Above all, they are uneasy at Britain going out on a limb on a military adventure without a broader international coalition and against the hostility of many of our traditional allies. From the start of the present crisis, I have insisted, as Leader of the House, on the right of this place to vote on whether Britain should go to war.
I intend to join those tomorrow night who will vote against military action now. It is for that reason, and for that reason alone, and with a heavy heart, that I resign from the government.
In Memoriam Robert (Robin) Finlayson Cook
b. 28 February 1946 at Bellshill, Lanarkshire
d. 06 August, 2006 near summit Ben Stack,Inverness
Farewell Song To The Banks Of Ayr
The gloomy night is gath'ring fast, Loud roars the wild, inconstant blast, Yon murky cloud is foul with rain, I see it driving o'er the plain; The hunter now has left the moor.

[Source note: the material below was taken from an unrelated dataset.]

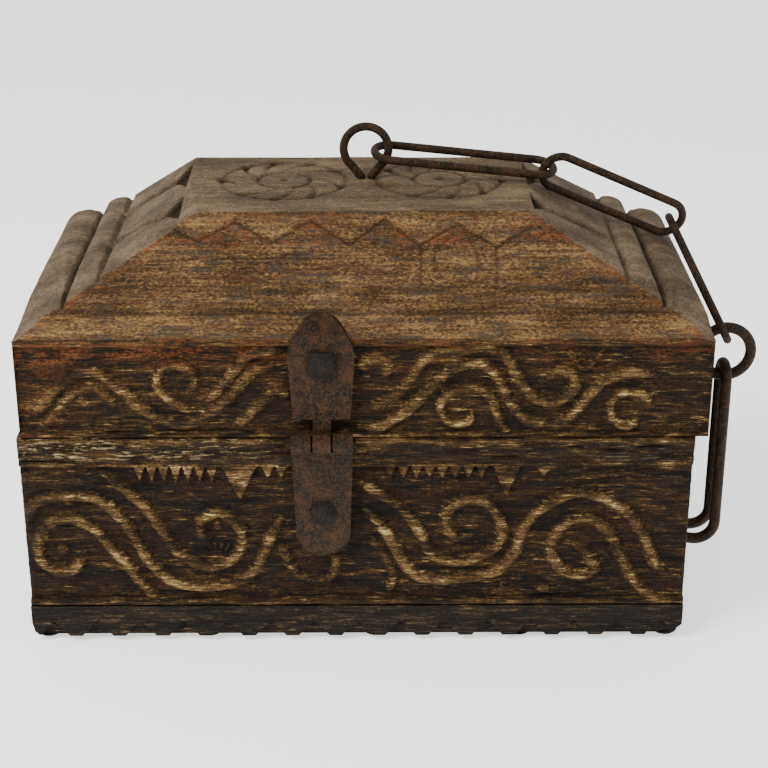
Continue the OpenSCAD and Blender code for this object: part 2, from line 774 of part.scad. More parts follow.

The scatt'red coveys meet secure; While here I wander, prest with care, Along the lonely banks of Ayr.
The Autumn mourns her rip'ning corn By early Winter's ravage torn; Across her placid, azure sky, She sees the scowling tempest fly: Chill runs my blood to hear it rave; I think upon the stormy wave, Where many a danger I must dare, Far from the bonie banks of Ayr.
'Tis not the surging billow's roar, 'Tis not that fatal, deadly shore; Tho' death in ev'ry shape appear, The wretched have no more to fear: But round my heart the ties are bound, That heart transpierc'd with many a wound; These bleed afresh, those ties I tear, To leave the bonie banks of Ayr.
Farewell, old Coila's hills and dales, Her healthy moors and winding vales; The scenes where wretched Fancy roves, Pursuing past, unhappy loves! Farewell, my friends! farewell, my foes! My peace with these, my love with those: The bursting tears my heart declare- Farewell, the bonie banks of Ayr!